• **The exercise**:
Copy every line that holds "saved".

• **Listed records**:
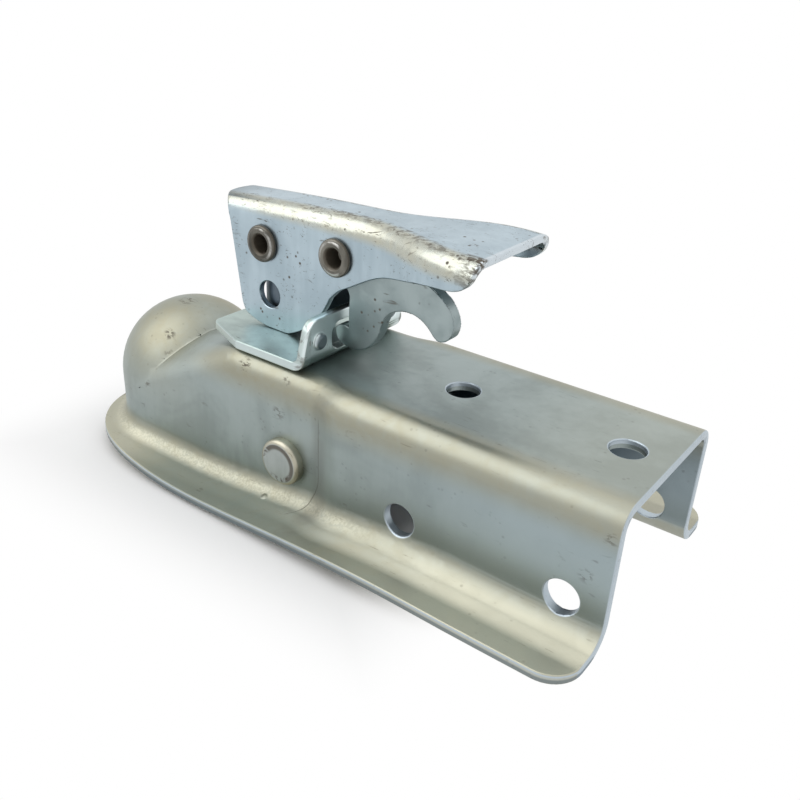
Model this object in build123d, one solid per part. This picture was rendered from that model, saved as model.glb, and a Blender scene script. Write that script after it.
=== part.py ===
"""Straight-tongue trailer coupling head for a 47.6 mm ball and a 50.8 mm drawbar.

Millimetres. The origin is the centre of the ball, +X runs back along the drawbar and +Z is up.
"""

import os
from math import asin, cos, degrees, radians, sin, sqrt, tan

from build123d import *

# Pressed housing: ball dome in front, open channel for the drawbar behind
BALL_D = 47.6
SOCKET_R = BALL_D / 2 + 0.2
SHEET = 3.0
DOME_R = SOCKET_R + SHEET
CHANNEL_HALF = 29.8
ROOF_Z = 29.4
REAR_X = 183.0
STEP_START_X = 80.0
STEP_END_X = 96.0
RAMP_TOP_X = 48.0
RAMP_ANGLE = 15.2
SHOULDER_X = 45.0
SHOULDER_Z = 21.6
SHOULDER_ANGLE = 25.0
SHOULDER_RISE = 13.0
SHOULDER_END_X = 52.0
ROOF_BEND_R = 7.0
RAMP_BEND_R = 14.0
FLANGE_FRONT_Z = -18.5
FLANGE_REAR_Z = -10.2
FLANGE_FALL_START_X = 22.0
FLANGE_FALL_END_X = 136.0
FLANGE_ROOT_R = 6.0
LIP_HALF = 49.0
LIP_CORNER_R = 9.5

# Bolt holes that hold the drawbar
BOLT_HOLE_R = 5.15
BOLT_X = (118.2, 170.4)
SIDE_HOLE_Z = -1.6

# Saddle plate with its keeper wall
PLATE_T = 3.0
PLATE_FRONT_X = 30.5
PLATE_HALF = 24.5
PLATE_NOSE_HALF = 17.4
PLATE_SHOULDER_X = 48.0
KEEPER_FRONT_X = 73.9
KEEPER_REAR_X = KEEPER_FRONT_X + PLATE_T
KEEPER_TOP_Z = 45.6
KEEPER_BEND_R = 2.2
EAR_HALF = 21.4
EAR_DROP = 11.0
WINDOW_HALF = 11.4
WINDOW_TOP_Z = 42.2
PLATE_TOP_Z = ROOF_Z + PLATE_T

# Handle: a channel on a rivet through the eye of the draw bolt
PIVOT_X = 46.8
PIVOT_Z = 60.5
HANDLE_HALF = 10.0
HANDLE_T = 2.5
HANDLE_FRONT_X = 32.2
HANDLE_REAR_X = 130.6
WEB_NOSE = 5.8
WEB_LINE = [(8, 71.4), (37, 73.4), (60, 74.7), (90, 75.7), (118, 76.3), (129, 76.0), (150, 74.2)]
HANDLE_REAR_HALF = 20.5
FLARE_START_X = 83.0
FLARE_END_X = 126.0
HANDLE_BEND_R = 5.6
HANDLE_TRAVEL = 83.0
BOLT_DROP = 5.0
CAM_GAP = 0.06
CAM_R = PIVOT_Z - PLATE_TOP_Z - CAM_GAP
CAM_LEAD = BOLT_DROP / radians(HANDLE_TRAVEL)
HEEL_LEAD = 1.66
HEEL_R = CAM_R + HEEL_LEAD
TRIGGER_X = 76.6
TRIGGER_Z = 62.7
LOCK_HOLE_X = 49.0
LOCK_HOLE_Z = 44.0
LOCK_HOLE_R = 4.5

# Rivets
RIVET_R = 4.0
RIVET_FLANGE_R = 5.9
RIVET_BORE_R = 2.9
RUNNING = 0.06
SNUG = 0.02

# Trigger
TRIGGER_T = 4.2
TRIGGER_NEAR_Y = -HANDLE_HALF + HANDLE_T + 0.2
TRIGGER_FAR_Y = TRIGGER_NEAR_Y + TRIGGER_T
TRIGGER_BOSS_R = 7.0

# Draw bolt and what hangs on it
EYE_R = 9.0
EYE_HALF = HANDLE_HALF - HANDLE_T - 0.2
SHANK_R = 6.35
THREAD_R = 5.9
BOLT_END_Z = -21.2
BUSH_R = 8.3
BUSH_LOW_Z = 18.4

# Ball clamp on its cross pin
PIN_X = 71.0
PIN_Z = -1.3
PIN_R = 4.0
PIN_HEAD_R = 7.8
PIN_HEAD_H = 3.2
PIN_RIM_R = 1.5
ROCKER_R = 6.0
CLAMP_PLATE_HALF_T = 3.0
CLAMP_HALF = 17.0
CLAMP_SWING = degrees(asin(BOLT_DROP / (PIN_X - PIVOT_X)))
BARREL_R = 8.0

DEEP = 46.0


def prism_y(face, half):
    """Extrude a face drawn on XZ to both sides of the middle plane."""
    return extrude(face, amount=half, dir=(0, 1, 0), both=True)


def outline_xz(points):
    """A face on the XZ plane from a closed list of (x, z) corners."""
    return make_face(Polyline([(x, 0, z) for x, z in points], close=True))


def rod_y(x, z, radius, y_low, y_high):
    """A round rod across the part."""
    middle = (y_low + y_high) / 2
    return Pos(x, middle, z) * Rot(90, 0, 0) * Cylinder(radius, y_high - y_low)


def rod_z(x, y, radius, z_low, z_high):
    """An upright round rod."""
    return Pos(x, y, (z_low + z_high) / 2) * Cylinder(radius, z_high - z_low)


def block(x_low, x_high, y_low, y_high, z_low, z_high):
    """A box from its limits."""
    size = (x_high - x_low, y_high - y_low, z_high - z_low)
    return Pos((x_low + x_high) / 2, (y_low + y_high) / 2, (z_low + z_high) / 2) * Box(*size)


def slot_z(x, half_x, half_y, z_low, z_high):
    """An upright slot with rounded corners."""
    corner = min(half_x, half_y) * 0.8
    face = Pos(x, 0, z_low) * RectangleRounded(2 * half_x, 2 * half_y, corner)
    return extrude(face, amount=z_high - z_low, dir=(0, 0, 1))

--

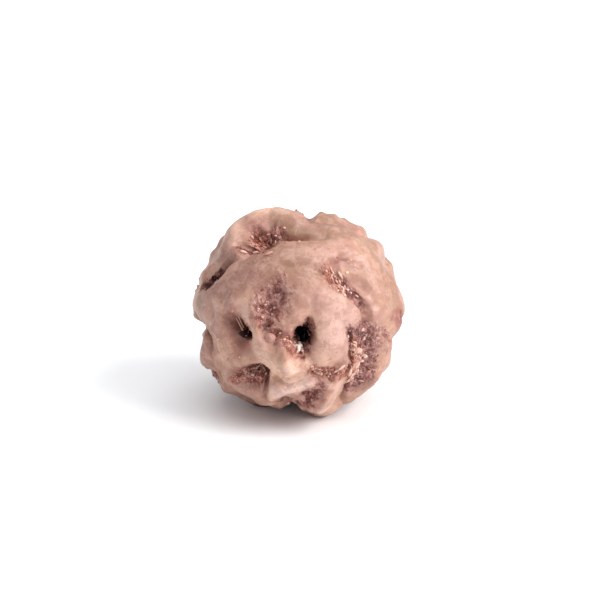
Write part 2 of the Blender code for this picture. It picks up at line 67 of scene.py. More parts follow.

---

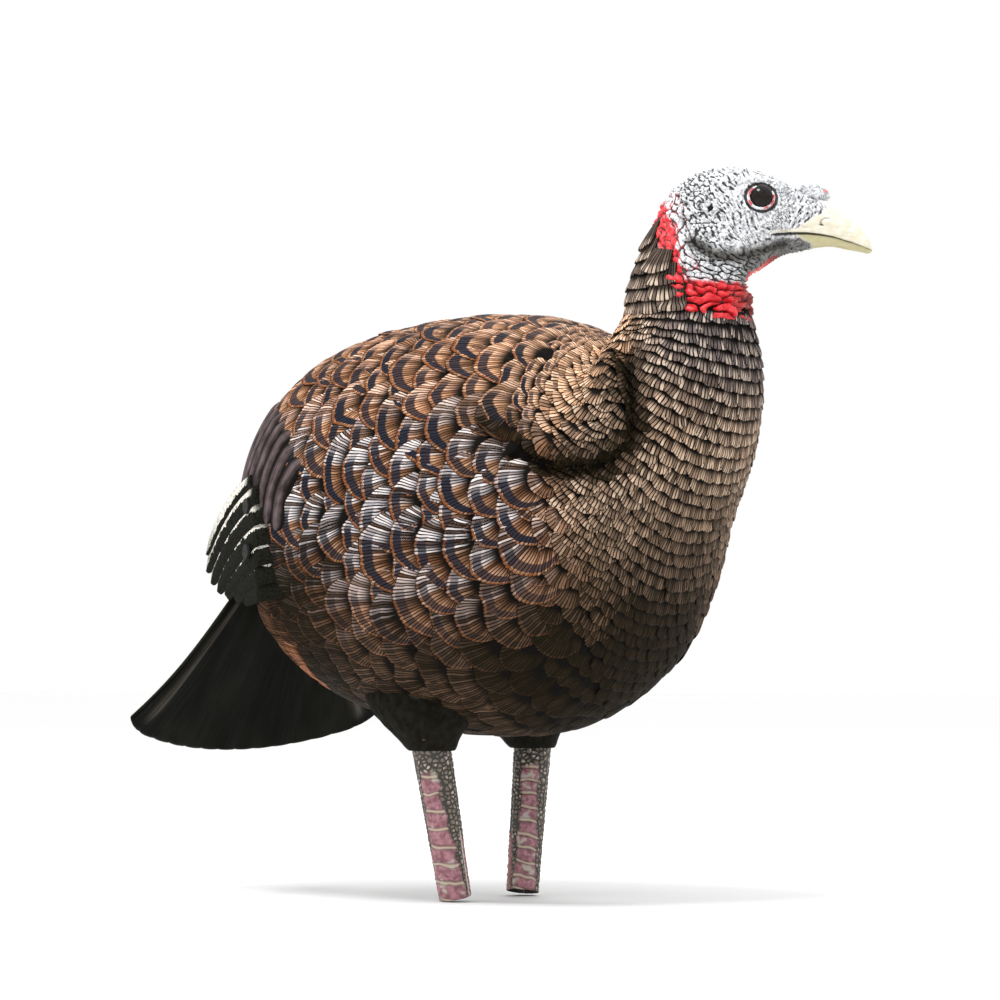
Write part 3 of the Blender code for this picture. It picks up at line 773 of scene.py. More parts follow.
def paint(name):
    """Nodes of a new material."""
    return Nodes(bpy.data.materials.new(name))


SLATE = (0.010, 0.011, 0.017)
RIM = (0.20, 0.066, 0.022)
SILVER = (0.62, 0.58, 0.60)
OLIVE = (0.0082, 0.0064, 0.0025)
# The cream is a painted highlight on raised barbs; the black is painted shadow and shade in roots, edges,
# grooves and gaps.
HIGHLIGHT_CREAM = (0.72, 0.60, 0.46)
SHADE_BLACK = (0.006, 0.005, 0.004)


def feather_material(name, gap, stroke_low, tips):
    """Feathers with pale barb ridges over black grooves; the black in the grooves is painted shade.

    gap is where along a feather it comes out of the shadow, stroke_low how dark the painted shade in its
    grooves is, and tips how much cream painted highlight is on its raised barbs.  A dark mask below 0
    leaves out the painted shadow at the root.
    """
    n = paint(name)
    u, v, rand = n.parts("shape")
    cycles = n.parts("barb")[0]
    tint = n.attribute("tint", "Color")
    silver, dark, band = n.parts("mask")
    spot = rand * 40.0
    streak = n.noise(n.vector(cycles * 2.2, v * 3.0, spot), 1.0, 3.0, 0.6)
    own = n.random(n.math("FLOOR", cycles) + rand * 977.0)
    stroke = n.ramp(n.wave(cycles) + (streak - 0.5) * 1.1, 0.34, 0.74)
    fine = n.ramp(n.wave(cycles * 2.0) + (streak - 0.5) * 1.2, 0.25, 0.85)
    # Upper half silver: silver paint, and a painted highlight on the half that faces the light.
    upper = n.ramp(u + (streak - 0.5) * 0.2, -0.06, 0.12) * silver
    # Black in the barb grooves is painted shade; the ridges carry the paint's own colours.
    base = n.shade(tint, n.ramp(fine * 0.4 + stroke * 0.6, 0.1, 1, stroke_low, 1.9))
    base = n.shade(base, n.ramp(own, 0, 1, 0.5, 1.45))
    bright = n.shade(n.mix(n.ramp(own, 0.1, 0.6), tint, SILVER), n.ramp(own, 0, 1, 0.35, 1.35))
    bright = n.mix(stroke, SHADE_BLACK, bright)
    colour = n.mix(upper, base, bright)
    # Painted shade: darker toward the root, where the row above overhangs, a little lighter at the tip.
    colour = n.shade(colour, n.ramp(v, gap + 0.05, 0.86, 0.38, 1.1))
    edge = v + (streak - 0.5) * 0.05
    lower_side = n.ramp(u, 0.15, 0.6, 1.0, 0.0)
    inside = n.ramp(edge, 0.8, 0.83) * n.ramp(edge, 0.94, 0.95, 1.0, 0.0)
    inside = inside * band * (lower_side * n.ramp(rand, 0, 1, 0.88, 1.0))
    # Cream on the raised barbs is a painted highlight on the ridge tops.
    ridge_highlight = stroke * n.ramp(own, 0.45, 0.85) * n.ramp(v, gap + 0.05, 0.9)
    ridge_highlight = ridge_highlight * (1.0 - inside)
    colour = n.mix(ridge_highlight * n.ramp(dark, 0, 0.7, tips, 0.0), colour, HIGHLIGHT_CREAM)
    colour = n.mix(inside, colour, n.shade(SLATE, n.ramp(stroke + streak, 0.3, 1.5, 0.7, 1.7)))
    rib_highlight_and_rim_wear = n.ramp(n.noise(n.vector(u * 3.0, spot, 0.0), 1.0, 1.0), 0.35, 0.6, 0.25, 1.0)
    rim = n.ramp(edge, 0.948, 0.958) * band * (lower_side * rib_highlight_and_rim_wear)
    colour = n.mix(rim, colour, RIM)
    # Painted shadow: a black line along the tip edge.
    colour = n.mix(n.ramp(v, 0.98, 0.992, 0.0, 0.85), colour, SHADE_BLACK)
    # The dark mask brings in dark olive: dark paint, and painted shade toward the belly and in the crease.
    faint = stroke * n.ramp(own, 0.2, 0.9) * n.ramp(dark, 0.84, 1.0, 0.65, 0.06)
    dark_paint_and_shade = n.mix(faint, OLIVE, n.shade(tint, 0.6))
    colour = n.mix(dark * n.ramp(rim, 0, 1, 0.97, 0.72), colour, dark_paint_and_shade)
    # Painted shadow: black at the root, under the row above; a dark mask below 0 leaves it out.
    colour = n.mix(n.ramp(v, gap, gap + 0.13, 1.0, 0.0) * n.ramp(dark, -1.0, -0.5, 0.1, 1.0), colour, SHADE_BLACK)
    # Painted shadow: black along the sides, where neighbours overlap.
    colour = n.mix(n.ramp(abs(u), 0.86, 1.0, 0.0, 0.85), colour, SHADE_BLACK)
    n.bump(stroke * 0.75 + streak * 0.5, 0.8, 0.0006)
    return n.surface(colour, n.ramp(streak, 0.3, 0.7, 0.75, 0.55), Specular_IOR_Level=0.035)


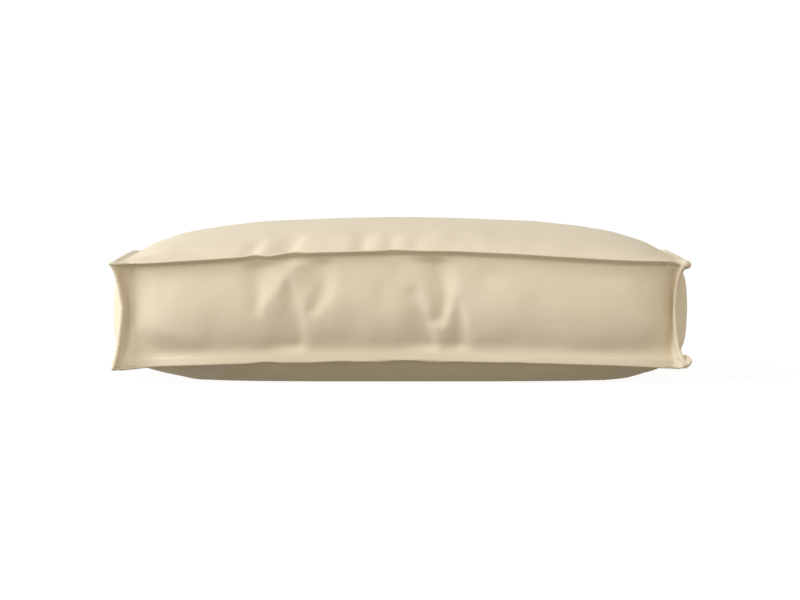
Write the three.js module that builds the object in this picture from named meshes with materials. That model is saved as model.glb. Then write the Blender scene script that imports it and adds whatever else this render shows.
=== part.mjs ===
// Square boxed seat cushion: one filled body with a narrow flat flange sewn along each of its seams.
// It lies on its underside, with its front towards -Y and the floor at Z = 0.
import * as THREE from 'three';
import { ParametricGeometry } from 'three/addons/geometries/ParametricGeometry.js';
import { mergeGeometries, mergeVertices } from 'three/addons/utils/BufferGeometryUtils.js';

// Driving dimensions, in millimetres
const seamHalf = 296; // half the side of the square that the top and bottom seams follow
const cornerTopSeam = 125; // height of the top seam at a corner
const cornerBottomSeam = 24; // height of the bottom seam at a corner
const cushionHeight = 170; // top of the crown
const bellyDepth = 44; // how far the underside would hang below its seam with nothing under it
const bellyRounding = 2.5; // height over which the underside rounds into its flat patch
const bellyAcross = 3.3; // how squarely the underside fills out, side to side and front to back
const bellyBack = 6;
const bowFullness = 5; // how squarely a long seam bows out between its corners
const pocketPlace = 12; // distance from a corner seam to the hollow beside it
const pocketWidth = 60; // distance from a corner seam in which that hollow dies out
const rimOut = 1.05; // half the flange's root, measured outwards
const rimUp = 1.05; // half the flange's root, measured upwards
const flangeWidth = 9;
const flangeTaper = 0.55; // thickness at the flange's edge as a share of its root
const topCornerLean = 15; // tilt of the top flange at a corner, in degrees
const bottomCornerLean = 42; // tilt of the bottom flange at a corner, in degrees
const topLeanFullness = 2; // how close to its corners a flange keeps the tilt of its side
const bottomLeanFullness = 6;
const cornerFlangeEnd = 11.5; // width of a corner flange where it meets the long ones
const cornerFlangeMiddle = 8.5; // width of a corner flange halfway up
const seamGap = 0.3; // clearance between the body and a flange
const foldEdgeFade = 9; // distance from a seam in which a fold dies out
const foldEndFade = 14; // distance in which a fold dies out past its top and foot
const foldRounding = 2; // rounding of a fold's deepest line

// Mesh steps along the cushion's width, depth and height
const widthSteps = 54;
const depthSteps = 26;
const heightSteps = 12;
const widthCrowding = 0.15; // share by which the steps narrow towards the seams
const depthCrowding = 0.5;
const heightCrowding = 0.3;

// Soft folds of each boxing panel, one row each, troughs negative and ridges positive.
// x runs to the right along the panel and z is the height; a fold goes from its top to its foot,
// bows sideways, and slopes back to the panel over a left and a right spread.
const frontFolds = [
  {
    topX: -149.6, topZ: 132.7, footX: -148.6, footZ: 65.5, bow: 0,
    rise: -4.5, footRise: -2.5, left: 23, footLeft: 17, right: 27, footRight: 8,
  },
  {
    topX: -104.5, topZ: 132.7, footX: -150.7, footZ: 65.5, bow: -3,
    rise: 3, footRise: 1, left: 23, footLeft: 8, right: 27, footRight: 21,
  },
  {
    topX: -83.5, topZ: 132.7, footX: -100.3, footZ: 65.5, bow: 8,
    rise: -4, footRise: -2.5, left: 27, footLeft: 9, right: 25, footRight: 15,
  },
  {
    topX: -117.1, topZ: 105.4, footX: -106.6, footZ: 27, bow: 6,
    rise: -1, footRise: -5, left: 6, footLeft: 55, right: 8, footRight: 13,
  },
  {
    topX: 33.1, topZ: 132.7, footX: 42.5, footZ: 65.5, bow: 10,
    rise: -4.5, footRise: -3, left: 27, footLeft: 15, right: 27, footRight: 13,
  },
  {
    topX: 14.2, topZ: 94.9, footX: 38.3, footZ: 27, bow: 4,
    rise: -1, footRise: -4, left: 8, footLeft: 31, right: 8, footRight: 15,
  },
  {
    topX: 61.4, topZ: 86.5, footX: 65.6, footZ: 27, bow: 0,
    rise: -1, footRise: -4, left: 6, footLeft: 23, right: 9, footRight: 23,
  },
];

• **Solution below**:
Model this object in build123d, one solid per part. This picture was rendered from that model, saved as model.glb, and a Blender scene script. Write that script after it.
Write the three.js module that builds the object in this picture from named meshes with materials. That model is saved as model.glb. Then write the Blender scene script that imports it and adds whatever else this render shows.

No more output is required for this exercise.